Partially correct. The E-step sets $q^{(t+1)} = p(\cdot\mid\mathbf{y};\boldsymbol{\theta}^{(t)})$, so the KL drops to zero with respect to the current $\boldsymbol{\theta}^{(t)}$. The M-step then moves $\boldsymbol{\theta}$, which may increase the KL to the new posterior. The quantity that monotonically increases is $\ell(\boldsymbol{\theta})$, not the negative KL.

Write the EM map as $\boldsymbol{\theta}^{(t+1)} = M(\boldsymbol{\theta}^{(t)})$. At the fixed point $\boldsymbol{\theta}^{\star}$, the Jacobian is $DM(\boldsymbol{\theta}^{\star}) = \mathbf{I} - \mathbf{I}_c^{-1}(\boldsymbol{\theta}^{\star})\mathbf{I}_o(\boldsymbol{\theta}^{\star})$ (Dempster-Laird-Rubin 1977, §3.2).
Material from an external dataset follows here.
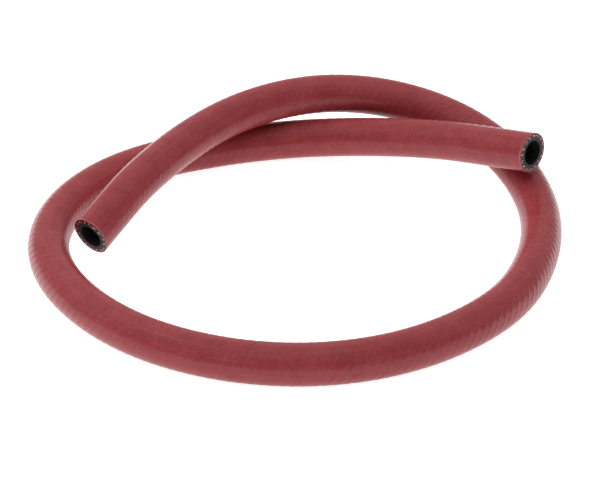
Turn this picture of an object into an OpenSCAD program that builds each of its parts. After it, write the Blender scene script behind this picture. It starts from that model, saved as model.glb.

The convergence rate is the spectral radius of $DM(\boldsymbol{\theta}^{\star})$. When little information is missing ($\mathbf{I}_o \approx \mathbf{I}_c$) the rate is small (fast convergence). When much is missing ($\mathbf{I}_o \ll \mathbf{I}_c$) the rate approaches 1 (slow convergence) — which motivates acceleration methods.

Log-likelihood on the training data increases monotonically with $K$ (more flexibility $\Rightarrow$ more overfitting). In the limit $K=n$, each component is a Dirac at a data point and the likelihood diverges.

Use a criterion that penalizes complexity: BIC $= -2\ell + p\log n$ (where $p$ is the number of free parameters), AIC $= -2\ell + 2p$, or cross-validated likelihood. For GMMs, BIC is standard.